Host networking vs pod networking:

  • Standard Kubernetes: pods get virtual IPs via CNI (Calico, Flannel, Cilium). Fine for microservices but adds overhead for high-throughput GPU communication.
  • For distributed training: use hostNetwork: true so pods bypass the overlay network and directly access host network interfaces, including InfiniBand adapters.
  • Trade-off: host networking means pod port conflicts and loss of network isolation.
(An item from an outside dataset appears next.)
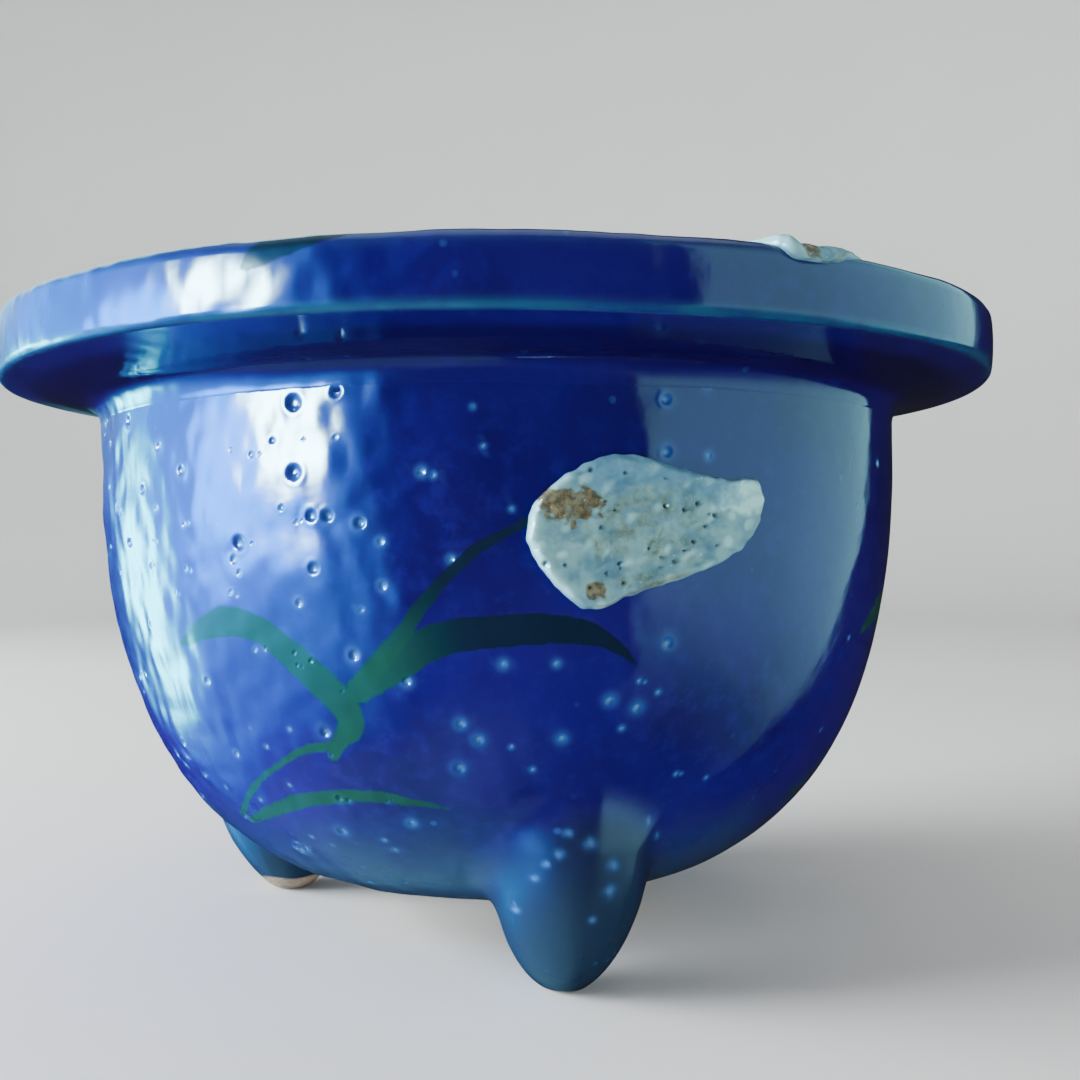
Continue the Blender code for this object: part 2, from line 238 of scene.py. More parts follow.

Acceptable for training jobs, not for multi-tenant services.

InfiniBand / RDMA on Kubernetes:

  • Install the RDMA device plugin (or Mellanox OFED device plugin) to expose InfiniBand adapters as schedulable resources
  • Pods request InfiniBand: rdma/hca: 1 in resource spec
  • Requires IPC_LOCK capability and SYS_RESOURCE for memory locking (RDMA requires pinned memory)
  • Configure NCCL to use the InfiniBand interface: NCCL_IB_HCA=mlx5

Multi-NIC / Secondary networks:

  • Use Multus CNI to attach secondary network interfaces (InfiniBand, high-speed Ethernet) to pods alongside the primary Kubernetes network
  • Training traffic goes over the high-speed secondary network; Kubernetes management traffic (health checks, logs) uses the primary network
  • This separation prevents training traffic from being impacted by cluster management overhead

Network policies: Do not apply restrictive network policies to distributed training pods — they need to communicate freely on all ports for NCCL. Isolate training namespaces at the network level instead.